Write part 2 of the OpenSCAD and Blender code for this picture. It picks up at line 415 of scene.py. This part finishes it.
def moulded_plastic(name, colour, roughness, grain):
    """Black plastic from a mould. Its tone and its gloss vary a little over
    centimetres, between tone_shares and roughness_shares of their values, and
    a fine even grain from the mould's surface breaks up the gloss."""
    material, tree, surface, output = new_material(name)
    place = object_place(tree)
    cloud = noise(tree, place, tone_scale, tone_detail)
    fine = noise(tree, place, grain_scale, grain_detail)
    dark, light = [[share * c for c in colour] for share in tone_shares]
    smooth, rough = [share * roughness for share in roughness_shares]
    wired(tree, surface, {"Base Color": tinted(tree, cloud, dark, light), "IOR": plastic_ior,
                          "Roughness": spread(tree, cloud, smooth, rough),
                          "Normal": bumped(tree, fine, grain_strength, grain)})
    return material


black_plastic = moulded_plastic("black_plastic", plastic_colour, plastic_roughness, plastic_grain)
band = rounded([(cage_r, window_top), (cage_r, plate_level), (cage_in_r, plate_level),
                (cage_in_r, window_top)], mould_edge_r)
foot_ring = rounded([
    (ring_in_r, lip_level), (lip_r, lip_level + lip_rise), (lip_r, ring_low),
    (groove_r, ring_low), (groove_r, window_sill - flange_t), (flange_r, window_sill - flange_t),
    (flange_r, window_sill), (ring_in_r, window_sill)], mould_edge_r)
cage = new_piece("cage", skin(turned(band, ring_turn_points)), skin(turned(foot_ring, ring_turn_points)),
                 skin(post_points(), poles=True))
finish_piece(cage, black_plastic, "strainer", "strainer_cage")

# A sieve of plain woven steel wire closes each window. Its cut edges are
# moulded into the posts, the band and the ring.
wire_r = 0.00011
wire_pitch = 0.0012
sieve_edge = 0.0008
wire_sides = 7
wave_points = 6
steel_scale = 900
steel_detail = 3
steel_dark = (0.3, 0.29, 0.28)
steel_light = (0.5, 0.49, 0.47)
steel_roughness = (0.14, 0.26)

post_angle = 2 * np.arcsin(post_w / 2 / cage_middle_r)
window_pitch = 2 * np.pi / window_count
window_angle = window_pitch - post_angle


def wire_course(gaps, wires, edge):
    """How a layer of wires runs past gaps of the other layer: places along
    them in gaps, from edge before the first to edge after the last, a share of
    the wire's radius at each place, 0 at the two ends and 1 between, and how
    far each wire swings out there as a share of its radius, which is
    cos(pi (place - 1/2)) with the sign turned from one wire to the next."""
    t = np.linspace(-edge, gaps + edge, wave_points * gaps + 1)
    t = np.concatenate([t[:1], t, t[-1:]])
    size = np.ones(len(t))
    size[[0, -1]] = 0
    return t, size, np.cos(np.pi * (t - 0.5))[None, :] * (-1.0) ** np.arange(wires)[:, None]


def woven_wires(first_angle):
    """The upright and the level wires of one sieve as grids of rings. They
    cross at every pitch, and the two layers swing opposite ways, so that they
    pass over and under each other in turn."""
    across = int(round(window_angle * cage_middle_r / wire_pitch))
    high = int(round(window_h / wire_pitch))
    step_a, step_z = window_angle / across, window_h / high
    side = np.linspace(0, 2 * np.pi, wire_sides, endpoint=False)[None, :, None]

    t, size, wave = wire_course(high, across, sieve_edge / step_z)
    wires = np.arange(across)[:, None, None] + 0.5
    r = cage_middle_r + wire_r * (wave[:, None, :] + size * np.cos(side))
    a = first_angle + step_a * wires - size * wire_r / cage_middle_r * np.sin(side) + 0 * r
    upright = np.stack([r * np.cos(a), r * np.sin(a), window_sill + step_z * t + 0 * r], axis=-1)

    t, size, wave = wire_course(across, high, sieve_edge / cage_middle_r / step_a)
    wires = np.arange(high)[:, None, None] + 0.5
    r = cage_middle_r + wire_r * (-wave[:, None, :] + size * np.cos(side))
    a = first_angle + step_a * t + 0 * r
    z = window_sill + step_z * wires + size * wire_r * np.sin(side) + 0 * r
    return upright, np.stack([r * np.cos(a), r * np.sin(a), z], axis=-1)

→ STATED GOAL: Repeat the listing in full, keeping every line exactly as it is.

→ REPLY TO THE EXERCISE:
Write part 2 of the OpenSCAD and Blender code for this picture. It picks up at line 415 of scene.py. This part finishes it.
def moulded_plastic(name, colour, roughness, grain):
    """Black plastic from a mould. Its tone and its gloss vary a little over
    centimetres, between tone_shares and roughness_shares of their values, and
    a fine even grain from the mould's surface breaks up the gloss."""
    material, tree, surface, output = new_material(name)
    place = object_place(tree)
    cloud = noise(tree, place, tone_scale, tone_detail)
    fine = noise(tree, place, grain_scale, grain_detail)
    dark, light = [[share * c for c in colour] for share in tone_shares]
    smooth, rough = [share * roughness for share in roughness_shares]
    wired(tree, surface, {"Base Color": tinted(tree, cloud, dark, light), "IOR": plastic_ior,
                          "Roughness": spread(tree, cloud, smooth, rough),
                          "Normal": bumped(tree, fine, grain_strength, grain)})
    return material


black_plastic = moulded_plastic("black_plastic", plastic_colour, plastic_roughness, plastic_grain)
band = rounded([(cage_r, window_top), (cage_r, plate_level), (cage_in_r, plate_level),
                (cage_in_r, window_top)], mould_edge_r)
foot_ring = rounded([
    (ring_in_r, lip_level), (lip_r, lip_level + lip_rise), (lip_r, ring_low),
    (groove_r, ring_low), (groove_r, window_sill - flange_t), (flange_r, window_sill - flange_t),
    (flange_r, window_sill), (ring_in_r, window_sill)], mould_edge_r)
cage = new_piece("cage", skin(turned(band, ring_turn_points)), skin(turned(foot_ring, ring_turn_points)),
                 skin(post_points(), poles=True))
finish_piece(cage, black_plastic, "strainer", "strainer_cage")

# A sieve of plain woven steel wire closes each window. Its cut edges are
# moulded into the posts, the band and the ring.
wire_r = 0.00011
wire_pitch = 0.0012
sieve_edge = 0.0008
wire_sides = 7
wave_points = 6
steel_scale = 900
steel_detail = 3
steel_dark = (0.3, 0.29, 0.28)
steel_light = (0.5, 0.49, 0.47)
steel_roughness = (0.14, 0.26)

post_angle = 2 * np.arcsin(post_w / 2 / cage_middle_r)
window_pitch = 2 * np.pi / window_count
window_angle = window_pitch - post_angle


def wire_course(gaps, wires, edge):
    """How a layer of wires runs past gaps of the other layer: places along
    them in gaps, from edge before the first to edge after the last, a share of
    the wire's radius at each place, 0 at the two ends and 1 between, and how
    far each wire swings out there as a share of its radius, which is
    cos(pi (place - 1/2)) with the sign turned from one wire to the next."""
    t = np.linspace(-edge, gaps + edge, wave_points * gaps + 1)
    t = np.concatenate([t[:1], t, t[-1:]])
    size = np.ones(len(t))
    size[[0, -1]] = 0
    return t, size, np.cos(np.pi * (t - 0.5))[None, :] * (-1.0) ** np.arange(wires)[:, None]


def woven_wires(first_angle):
    """The upright and the level wires of one sieve as grids of rings. They
    cross at every pitch, and the two layers swing opposite ways, so that they
    pass over and under each other in turn."""
    across = int(round(window_angle * cage_middle_r / wire_pitch))
    high = int(round(window_h / wire_pitch))
    step_a, step_z = window_angle / across, window_h / high
    side = np.linspace(0, 2 * np.pi, wire_sides, endpoint=False)[None, :, None]

    t, size, wave = wire_course(high, across, sieve_edge / step_z)
    wires = np.arange(across)[:, None, None] + 0.5
    r = cage_middle_r + wire_r * (wave[:, None, :] + size * np.cos(side))
    a = first_angle + step_a * wires - size * wire_r / cage_middle_r * np.sin(side) + 0 * r
    upright = np.stack([r * np.cos(a), r * np.sin(a), window_sill + step_z * t + 0 * r], axis=-1)

    t, size, wave = wire_course(across, high, sieve_edge / cage_middle_r / step_a)
    wires = np.arange(high)[:, None, None] + 0.5
    r = cage_middle_r + wire_r * (-wave[:, None, :] + size * np.cos(side))
    a = first_angle + step_a * t + 0 * r
    z = window_sill + step_z * wires + size * wire_r * np.sin(side) + 0 * r
    return upright, np.stack([r * np.cos(a), r * np.sin(a), z], axis=-1)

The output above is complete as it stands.